------ Data to process ------

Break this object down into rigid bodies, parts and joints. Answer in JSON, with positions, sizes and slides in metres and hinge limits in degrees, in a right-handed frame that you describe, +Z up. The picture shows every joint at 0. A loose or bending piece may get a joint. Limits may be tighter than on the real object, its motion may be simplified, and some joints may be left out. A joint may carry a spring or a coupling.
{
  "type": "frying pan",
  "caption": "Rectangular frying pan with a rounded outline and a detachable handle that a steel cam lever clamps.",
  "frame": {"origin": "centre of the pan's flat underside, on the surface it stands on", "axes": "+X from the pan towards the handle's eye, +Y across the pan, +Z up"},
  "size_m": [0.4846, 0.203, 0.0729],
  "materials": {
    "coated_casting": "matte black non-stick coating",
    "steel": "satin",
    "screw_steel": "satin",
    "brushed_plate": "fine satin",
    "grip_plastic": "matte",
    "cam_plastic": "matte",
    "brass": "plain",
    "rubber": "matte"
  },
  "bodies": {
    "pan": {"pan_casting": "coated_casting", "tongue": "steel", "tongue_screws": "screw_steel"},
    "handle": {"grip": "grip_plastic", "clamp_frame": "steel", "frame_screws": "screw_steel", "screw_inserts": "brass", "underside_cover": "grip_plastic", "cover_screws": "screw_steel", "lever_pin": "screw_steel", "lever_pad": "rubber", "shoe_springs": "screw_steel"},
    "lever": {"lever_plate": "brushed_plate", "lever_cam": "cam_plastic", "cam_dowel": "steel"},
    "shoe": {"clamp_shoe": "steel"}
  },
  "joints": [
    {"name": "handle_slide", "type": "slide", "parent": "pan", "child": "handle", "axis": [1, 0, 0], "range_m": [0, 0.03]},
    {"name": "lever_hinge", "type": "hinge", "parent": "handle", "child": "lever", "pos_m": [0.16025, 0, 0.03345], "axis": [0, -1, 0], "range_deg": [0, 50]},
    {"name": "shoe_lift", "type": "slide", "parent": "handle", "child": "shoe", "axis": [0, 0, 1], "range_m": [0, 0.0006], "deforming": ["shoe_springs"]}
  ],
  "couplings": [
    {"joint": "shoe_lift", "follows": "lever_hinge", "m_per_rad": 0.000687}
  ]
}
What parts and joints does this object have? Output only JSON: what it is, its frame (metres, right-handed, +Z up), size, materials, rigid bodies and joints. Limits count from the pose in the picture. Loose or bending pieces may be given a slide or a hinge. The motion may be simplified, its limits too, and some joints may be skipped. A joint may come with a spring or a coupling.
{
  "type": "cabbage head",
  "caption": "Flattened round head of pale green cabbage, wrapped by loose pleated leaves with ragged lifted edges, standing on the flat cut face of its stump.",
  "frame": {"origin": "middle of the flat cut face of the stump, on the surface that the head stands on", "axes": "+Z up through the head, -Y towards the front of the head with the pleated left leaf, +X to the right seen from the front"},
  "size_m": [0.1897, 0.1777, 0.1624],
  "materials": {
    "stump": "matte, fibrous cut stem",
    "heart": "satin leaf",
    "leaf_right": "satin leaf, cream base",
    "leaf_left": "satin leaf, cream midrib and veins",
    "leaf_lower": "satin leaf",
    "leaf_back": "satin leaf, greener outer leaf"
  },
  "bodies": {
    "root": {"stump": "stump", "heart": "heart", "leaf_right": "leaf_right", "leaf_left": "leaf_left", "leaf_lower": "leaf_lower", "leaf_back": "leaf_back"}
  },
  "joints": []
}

------

* Request
Point out every line holding the string "this" and copy it.

* Answer in full
Break this object down into rigid bodies, parts and joints. Answer in JSON, with positions, sizes and slides in metres and hinge limits in degrees, in a right-handed frame that you describe, +Z up. The picture shows every joint at 0. A loose or bending piece may get a joint. Limits may be tighter than on the real object, its motion may be simplified, and some joints may be left out. A joint may carry a spring or a coupling.
What parts and joints does this object have? Output only JSON: what it is, its frame (metres, right-handed, +Z up), size, materials, rigid bodies and joints. Limits count from the pose in the picture. Loose or bending pieces may be given a slide or a hinge. The motion may be simplified, its limits too, and some joints may be skipped. A joint may come with a spring or a coupling.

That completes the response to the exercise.